Source excerpt:
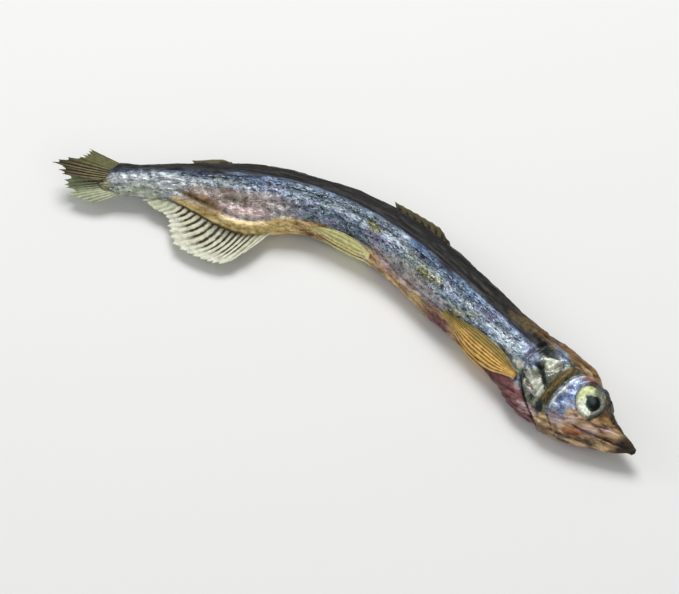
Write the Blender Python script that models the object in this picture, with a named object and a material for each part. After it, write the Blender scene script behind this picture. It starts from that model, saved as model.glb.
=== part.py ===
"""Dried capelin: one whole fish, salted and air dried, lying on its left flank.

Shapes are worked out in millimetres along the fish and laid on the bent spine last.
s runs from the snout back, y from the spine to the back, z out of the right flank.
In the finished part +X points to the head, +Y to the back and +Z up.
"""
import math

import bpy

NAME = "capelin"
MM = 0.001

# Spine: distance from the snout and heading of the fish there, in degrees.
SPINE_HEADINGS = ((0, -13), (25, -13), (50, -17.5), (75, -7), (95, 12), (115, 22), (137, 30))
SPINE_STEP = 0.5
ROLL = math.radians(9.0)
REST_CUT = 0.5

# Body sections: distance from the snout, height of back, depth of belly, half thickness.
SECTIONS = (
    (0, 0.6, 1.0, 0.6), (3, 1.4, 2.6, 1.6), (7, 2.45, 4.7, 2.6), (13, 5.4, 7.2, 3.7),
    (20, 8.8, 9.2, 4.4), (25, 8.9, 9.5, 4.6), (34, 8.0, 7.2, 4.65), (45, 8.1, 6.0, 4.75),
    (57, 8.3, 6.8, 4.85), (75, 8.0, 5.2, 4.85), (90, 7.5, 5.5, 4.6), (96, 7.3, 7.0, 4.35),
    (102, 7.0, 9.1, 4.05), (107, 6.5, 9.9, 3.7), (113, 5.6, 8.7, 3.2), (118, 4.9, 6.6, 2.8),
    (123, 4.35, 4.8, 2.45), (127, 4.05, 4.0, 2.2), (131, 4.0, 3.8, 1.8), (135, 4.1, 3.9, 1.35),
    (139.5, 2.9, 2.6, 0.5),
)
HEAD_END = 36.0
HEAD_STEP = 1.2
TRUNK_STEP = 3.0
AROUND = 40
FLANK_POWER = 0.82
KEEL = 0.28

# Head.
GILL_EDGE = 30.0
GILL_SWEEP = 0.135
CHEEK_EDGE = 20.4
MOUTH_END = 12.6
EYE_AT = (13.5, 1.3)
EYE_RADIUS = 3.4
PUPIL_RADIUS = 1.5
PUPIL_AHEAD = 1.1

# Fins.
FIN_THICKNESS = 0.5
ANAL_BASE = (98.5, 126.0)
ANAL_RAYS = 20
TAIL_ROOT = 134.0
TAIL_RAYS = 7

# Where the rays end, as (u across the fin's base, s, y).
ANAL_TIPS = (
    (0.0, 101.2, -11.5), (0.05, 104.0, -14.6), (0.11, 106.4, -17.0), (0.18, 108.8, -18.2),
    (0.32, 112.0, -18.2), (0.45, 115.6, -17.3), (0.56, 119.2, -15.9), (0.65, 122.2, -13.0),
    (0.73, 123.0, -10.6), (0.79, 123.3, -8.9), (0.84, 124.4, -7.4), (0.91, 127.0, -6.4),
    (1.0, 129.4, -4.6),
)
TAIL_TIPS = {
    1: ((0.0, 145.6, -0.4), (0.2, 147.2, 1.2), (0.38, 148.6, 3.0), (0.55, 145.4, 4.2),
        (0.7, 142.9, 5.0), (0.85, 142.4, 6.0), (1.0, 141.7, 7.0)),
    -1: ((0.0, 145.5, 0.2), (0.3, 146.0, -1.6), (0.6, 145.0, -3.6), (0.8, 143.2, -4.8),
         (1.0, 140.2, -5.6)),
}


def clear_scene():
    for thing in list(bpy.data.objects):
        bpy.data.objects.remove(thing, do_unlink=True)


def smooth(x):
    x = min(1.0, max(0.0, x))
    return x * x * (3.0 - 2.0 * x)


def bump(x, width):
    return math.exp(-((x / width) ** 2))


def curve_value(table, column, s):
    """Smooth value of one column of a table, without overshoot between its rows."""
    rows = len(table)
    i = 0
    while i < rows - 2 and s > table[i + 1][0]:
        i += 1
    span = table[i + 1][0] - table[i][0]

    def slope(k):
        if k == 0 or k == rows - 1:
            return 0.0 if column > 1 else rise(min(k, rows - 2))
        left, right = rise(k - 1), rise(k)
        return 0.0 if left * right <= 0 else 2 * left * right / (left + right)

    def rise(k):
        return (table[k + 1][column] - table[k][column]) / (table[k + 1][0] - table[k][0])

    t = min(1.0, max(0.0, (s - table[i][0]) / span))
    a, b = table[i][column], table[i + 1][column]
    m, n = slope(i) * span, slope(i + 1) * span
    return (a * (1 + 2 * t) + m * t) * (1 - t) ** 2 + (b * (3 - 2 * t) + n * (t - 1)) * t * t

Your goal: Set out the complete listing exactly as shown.

Reply to the task:
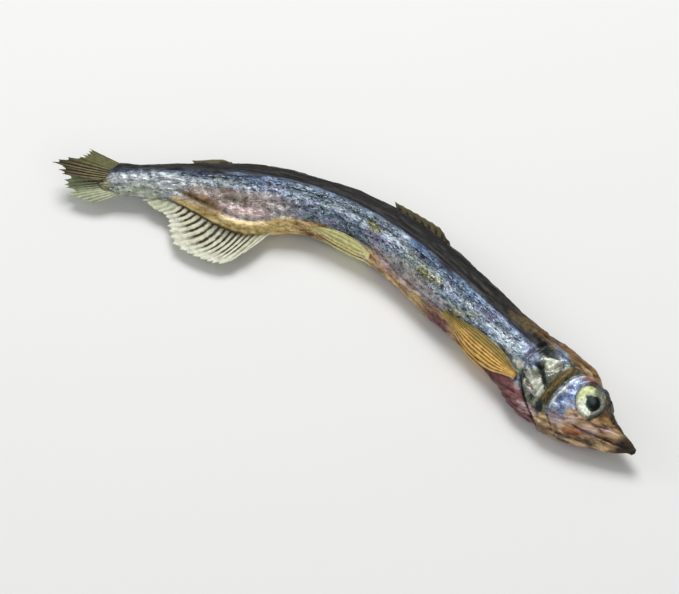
Write the Blender Python script that models the object in this picture, with a named object and a material for each part. After it, write the Blender scene script behind this picture. It starts from that model, saved as model.glb.
=== part.py ===
"""Dried capelin: one whole fish, salted and air dried, lying on its left flank.

Shapes are worked out in millimetres along the fish and laid on the bent spine last.
s runs from the snout back, y from the spine to the back, z out of the right flank.
In the finished part +X points to the head, +Y to the back and +Z up.
"""
import math

import bpy

NAME = "capelin"
MM = 0.001

# Spine: distance from the snout and heading of the fish there, in degrees.
SPINE_HEADINGS = ((0, -13), (25, -13), (50, -17.5), (75, -7), (95, 12), (115, 22), (137, 30))
SPINE_STEP = 0.5
ROLL = math.radians(9.0)
REST_CUT = 0.5

# Body sections: distance from the snout, height of back, depth of belly, half thickness.
SECTIONS = (
    (0, 0.6, 1.0, 0.6), (3, 1.4, 2.6, 1.6), (7, 2.45, 4.7, 2.6), (13, 5.4, 7.2, 3.7),
    (20, 8.8, 9.2, 4.4), (25, 8.9, 9.5, 4.6), (34, 8.0, 7.2, 4.65), (45, 8.1, 6.0, 4.75),
    (57, 8.3, 6.8, 4.85), (75, 8.0, 5.2, 4.85), (90, 7.5, 5.5, 4.6), (96, 7.3, 7.0, 4.35),
    (102, 7.0, 9.1, 4.05), (107, 6.5, 9.9, 3.7), (113, 5.6, 8.7, 3.2), (118, 4.9, 6.6, 2.8),
    (123, 4.35, 4.8, 2.45), (127, 4.05, 4.0, 2.2), (131, 4.0, 3.8, 1.8), (135, 4.1, 3.9, 1.35),
    (139.5, 2.9, 2.6, 0.5),
)
HEAD_END = 36.0
HEAD_STEP = 1.2
TRUNK_STEP = 3.0
AROUND = 40
FLANK_POWER = 0.82
KEEL = 0.28

# Head.
GILL_EDGE = 30.0
GILL_SWEEP = 0.135
CHEEK_EDGE = 20.4
MOUTH_END = 12.6
EYE_AT = (13.5, 1.3)
EYE_RADIUS = 3.4
PUPIL_RADIUS = 1.5
PUPIL_AHEAD = 1.1

# Fins.
FIN_THICKNESS = 0.5
ANAL_BASE = (98.5, 126.0)
ANAL_RAYS = 20
TAIL_ROOT = 134.0
TAIL_RAYS = 7

# Where the rays end, as (u across the fin's base, s, y).
ANAL_TIPS = (
    (0.0, 101.2, -11.5), (0.05, 104.0, -14.6), (0.11, 106.4, -17.0), (0.18, 108.8, -18.2),
    (0.32, 112.0, -18.2), (0.45, 115.6, -17.3), (0.56, 119.2, -15.9), (0.65, 122.2, -13.0),
    (0.73, 123.0, -10.6), (0.79, 123.3, -8.9), (0.84, 124.4, -7.4), (0.91, 127.0, -6.4),
    (1.0, 129.4, -4.6),
)
TAIL_TIPS = {
    1: ((0.0, 145.6, -0.4), (0.2, 147.2, 1.2), (0.38, 148.6, 3.0), (0.55, 145.4, 4.2),
        (0.7, 142.9, 5.0), (0.85, 142.4, 6.0), (1.0, 141.7, 7.0)),
    -1: ((0.0, 145.5, 0.2), (0.3, 146.0, -1.6), (0.6, 145.0, -3.6), (0.8, 143.2, -4.8),
         (1.0, 140.2, -5.6)),
}


def clear_scene():
    for thing in list(bpy.data.objects):
        bpy.data.objects.remove(thing, do_unlink=True)


def smooth(x):
    x = min(1.0, max(0.0, x))
    return x * x * (3.0 - 2.0 * x)


def bump(x, width):
    return math.exp(-((x / width) ** 2))


def curve_value(table, column, s):
    """Smooth value of one column of a table, without overshoot between its rows."""
    rows = len(table)
    i = 0
    while i < rows - 2 and s > table[i + 1][0]:
        i += 1
    span = table[i + 1][0] - table[i][0]

    def slope(k):
        if k == 0 or k == rows - 1:
            return 0.0 if column > 1 else rise(min(k, rows - 2))
        left, right = rise(k - 1), rise(k)
        return 0.0 if left * right <= 0 else 2 * left * right / (left + right)

    def rise(k):
        return (table[k + 1][column] - table[k][column]) / (table[k + 1][0] - table[k][0])

    t = min(1.0, max(0.0, (s - table[i][0]) / span))
    a, b = table[i][column], table[i + 1][column]
    m, n = slope(i) * span, slope(i + 1) * span
    return (a * (1 + 2 * t) + m * t) * (1 - t) ** 2 + (b * (3 - 2 * t) + n * (t - 1)) * t * t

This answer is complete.